* _Required work_
Take the data below and write out exactly the lines from the one with "rod(CONTACT_R, SHELL_Z0, CAP_Z0))" through the one with "obj.matrix_world = world"; omit every other line.

* _Collected data_
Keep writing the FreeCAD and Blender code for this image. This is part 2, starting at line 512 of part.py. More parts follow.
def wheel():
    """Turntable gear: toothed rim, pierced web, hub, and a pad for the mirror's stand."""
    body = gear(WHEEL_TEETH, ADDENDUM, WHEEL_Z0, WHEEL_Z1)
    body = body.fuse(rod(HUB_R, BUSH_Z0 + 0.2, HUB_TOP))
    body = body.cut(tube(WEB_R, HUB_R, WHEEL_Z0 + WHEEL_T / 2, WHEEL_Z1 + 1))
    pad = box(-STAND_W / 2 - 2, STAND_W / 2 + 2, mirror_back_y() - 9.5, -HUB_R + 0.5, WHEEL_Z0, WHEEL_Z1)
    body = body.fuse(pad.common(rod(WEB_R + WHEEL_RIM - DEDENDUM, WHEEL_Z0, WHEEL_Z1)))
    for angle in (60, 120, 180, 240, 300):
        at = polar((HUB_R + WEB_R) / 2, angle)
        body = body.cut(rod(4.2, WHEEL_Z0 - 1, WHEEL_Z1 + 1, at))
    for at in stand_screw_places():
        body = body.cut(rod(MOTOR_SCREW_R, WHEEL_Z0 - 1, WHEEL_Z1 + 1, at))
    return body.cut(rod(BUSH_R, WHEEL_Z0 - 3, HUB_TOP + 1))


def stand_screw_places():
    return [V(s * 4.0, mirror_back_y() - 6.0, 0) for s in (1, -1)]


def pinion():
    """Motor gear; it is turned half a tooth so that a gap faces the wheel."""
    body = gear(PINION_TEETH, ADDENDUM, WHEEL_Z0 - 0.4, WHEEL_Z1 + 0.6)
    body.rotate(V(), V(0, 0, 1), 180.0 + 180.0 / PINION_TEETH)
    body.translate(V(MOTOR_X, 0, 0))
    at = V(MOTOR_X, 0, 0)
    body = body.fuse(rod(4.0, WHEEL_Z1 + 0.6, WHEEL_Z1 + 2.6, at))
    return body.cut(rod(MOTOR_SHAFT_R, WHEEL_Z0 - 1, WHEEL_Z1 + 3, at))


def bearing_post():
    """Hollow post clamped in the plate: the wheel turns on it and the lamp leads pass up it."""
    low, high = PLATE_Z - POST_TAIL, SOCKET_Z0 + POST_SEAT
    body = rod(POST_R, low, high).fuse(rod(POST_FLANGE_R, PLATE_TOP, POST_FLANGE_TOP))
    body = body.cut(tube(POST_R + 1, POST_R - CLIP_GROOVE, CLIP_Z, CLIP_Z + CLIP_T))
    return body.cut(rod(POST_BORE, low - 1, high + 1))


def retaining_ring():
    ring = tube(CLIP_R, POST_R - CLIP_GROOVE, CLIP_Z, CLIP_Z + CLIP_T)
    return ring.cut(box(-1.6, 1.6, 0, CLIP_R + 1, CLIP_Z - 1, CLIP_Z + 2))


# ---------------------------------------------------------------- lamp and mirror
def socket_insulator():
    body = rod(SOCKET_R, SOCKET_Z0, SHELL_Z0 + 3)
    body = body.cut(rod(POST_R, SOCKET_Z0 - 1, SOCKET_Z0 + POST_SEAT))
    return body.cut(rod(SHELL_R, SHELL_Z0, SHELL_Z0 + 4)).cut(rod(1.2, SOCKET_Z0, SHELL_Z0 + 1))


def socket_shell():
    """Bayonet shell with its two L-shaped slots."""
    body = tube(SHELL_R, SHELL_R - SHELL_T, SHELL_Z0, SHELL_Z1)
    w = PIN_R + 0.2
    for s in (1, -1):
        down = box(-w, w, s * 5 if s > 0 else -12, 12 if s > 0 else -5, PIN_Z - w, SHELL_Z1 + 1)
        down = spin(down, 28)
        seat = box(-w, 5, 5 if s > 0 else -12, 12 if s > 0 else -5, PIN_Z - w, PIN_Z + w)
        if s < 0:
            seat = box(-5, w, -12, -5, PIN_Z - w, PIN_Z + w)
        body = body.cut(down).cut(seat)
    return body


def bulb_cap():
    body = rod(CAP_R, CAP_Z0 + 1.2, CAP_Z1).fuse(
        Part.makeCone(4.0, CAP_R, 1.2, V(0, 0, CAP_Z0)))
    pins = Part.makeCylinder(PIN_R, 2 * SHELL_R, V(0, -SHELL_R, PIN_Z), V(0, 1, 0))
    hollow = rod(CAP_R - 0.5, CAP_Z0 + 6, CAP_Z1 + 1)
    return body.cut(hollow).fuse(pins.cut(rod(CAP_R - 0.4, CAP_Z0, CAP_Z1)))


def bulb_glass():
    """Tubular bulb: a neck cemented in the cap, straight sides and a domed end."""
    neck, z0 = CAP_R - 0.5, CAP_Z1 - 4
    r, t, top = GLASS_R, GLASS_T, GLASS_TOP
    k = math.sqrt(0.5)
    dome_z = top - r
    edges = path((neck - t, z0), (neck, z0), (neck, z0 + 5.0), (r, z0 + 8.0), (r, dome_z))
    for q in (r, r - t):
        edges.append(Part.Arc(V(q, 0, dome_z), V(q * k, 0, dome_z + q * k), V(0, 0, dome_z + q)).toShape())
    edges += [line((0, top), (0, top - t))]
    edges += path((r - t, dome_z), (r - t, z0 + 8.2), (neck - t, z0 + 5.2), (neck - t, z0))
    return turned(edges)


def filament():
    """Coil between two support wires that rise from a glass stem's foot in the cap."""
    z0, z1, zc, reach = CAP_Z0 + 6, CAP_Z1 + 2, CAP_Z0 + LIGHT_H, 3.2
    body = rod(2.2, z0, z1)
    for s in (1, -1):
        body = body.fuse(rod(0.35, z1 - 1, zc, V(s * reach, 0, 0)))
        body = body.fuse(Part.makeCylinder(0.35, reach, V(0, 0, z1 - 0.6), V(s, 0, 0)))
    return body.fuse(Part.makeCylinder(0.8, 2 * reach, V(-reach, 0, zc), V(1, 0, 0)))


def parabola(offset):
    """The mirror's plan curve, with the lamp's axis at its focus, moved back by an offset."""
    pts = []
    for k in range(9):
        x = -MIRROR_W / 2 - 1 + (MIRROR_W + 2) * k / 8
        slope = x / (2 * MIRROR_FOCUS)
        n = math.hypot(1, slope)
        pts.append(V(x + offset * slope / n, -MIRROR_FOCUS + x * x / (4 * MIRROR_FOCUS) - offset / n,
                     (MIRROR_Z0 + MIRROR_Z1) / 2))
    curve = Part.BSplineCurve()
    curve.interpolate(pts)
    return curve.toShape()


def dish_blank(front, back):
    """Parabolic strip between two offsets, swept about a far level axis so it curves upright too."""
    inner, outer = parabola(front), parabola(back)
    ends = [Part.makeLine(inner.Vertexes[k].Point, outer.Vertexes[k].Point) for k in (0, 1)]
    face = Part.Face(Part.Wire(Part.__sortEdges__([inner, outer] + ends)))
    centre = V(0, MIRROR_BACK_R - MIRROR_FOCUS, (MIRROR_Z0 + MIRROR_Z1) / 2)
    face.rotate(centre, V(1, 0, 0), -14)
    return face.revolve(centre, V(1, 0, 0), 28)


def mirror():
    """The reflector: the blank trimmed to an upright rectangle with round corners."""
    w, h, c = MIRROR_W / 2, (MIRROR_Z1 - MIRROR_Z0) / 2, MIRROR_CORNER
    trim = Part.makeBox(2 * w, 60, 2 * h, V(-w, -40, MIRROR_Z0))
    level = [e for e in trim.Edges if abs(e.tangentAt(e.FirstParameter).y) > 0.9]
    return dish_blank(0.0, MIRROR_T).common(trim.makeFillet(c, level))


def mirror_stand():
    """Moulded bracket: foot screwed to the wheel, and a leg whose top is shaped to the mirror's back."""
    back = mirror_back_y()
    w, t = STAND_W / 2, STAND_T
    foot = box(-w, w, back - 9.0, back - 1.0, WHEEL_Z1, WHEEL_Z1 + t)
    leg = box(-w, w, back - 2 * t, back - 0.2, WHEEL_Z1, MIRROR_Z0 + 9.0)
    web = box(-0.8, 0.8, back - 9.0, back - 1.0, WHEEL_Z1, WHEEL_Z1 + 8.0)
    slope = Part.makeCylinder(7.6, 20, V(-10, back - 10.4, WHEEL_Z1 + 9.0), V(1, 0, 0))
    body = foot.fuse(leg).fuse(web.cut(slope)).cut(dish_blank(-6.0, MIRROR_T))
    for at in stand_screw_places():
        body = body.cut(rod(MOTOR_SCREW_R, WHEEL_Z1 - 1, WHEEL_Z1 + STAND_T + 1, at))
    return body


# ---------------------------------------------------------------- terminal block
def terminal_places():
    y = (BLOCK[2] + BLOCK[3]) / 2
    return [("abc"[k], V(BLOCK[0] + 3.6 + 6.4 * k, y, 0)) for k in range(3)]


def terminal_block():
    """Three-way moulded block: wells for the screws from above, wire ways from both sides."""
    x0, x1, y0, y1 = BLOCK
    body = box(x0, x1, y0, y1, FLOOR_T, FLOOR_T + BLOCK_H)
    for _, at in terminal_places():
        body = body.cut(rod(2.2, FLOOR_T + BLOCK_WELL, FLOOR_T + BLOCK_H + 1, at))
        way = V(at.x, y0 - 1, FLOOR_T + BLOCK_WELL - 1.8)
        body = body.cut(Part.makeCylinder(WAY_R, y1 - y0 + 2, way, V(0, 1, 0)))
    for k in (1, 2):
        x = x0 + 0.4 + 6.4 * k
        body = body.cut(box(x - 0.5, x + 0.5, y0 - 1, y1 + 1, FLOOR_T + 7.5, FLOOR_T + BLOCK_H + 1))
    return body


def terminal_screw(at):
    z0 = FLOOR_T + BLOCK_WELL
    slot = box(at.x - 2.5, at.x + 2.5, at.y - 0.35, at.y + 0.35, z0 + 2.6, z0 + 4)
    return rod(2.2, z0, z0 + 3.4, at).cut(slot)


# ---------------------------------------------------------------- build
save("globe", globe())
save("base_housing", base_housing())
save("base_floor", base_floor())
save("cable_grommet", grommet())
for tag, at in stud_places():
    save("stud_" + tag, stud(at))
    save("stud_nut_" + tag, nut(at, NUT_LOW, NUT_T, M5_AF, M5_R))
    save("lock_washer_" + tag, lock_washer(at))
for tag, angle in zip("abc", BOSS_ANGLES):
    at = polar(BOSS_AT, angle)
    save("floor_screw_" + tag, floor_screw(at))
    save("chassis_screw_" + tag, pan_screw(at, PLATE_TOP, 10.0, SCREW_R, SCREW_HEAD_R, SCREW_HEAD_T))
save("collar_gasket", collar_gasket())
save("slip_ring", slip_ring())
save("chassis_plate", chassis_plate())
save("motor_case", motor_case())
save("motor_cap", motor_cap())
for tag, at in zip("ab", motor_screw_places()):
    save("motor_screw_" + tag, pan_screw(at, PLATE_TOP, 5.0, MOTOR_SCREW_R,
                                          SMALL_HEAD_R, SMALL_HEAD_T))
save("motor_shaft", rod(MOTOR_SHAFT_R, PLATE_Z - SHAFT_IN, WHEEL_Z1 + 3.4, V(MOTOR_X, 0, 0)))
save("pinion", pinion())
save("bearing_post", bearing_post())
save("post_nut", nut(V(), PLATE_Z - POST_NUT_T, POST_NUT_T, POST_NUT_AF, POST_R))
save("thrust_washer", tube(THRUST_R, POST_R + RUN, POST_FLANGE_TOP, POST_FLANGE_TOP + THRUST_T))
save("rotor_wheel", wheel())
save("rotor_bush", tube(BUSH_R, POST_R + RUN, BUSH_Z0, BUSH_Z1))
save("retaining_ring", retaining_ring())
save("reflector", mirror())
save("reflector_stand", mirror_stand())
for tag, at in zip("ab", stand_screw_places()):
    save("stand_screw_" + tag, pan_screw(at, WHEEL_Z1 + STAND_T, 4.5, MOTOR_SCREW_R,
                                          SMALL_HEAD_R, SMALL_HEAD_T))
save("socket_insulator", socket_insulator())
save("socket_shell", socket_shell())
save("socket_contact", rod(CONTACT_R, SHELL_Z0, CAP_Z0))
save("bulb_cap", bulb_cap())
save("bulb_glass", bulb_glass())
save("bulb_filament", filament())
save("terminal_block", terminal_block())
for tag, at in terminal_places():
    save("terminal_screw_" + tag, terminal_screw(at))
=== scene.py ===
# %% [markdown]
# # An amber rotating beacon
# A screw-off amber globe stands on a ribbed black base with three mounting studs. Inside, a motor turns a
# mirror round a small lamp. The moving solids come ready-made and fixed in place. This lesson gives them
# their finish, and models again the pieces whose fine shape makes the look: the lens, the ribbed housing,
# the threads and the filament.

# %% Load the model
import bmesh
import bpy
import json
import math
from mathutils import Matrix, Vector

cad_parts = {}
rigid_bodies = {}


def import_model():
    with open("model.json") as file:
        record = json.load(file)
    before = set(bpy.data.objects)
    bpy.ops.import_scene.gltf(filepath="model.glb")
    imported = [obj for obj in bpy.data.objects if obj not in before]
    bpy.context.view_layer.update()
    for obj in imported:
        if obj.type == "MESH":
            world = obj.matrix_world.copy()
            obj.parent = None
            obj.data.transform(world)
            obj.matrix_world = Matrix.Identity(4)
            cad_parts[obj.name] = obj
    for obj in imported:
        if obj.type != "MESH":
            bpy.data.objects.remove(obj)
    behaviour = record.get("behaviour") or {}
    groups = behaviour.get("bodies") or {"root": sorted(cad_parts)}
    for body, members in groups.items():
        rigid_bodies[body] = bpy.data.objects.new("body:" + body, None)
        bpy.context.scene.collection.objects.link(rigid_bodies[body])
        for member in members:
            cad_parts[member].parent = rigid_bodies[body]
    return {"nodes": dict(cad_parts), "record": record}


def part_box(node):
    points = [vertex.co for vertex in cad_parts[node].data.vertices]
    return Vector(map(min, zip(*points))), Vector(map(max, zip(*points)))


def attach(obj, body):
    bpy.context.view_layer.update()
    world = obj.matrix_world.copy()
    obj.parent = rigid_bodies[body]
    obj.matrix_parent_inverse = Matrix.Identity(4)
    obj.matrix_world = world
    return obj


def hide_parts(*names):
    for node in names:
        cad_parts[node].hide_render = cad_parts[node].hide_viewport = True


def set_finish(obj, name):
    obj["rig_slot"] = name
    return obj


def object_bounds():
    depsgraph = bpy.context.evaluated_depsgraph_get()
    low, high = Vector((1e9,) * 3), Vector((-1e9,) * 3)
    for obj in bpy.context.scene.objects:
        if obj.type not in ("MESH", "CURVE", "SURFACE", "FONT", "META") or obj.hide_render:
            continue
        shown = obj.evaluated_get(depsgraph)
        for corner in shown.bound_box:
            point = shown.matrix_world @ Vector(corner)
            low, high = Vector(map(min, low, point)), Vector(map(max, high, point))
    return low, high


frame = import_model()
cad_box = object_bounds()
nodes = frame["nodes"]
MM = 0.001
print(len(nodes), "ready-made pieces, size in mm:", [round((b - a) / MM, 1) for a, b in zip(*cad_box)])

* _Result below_
save("socket_contact", rod(CONTACT_R, SHELL_Z0, CAP_Z0))
save("bulb_cap", bulb_cap())
save("bulb_glass", bulb_glass())
save("bulb_filament", filament())
save("terminal_block", terminal_block())
for tag, at in terminal_places():
    save("terminal_screw_" + tag, terminal_screw(at))
=== scene.py ===
# %% [markdown]
# # An amber rotating beacon
# A screw-off amber globe stands on a ribbed black base with three mounting studs. Inside, a motor turns a
# mirror round a small lamp. The moving solids come ready-made and fixed in place. This lesson gives them
# their finish, and models again the pieces whose fine shape makes the look: the lens, the ribbed housing,
# the threads and the filament.

# %% Load the model
import bmesh
import bpy
import json
import math
from mathutils import Matrix, Vector

cad_parts = {}
rigid_bodies = {}


def import_model():
    with open("model.json") as file:
        record = json.load(file)
    before = set(bpy.data.objects)
    bpy.ops.import_scene.gltf(filepath="model.glb")
    imported = [obj for obj in bpy.data.objects if obj not in before]
    bpy.context.view_layer.update()
    for obj in imported:
        if obj.type == "MESH":
            world = obj.matrix_world.copy()
            obj.parent = None
            obj.data.transform(world)
            obj.matrix_world = Matrix.Identity(4)
            cad_parts[obj.name] = obj
    for obj in imported:
        if obj.type != "MESH":
            bpy.data.objects.remove(obj)
    behaviour = record.get("behaviour") or {}
    groups = behaviour.get("bodies") or {"root": sorted(cad_parts)}
    for body, members in groups.items():
        rigid_bodies[body] = bpy.data.objects.new("body:" + body, None)
        bpy.context.scene.collection.objects.link(rigid_bodies[body])
        for member in members:
            cad_parts[member].parent = rigid_bodies[body]
    return {"nodes": dict(cad_parts), "record": record}


def part_box(node):
    points = [vertex.co for vertex in cad_parts[node].data.vertices]
    return Vector(map(min, zip(*points))), Vector(map(max, zip(*points)))


def attach(obj, body):
    bpy.context.view_layer.update()
    world = obj.matrix_world.copy()
    obj.parent = rigid_bodies[body]
    obj.matrix_parent_inverse = Matrix.Identity(4)
    obj.matrix_world = world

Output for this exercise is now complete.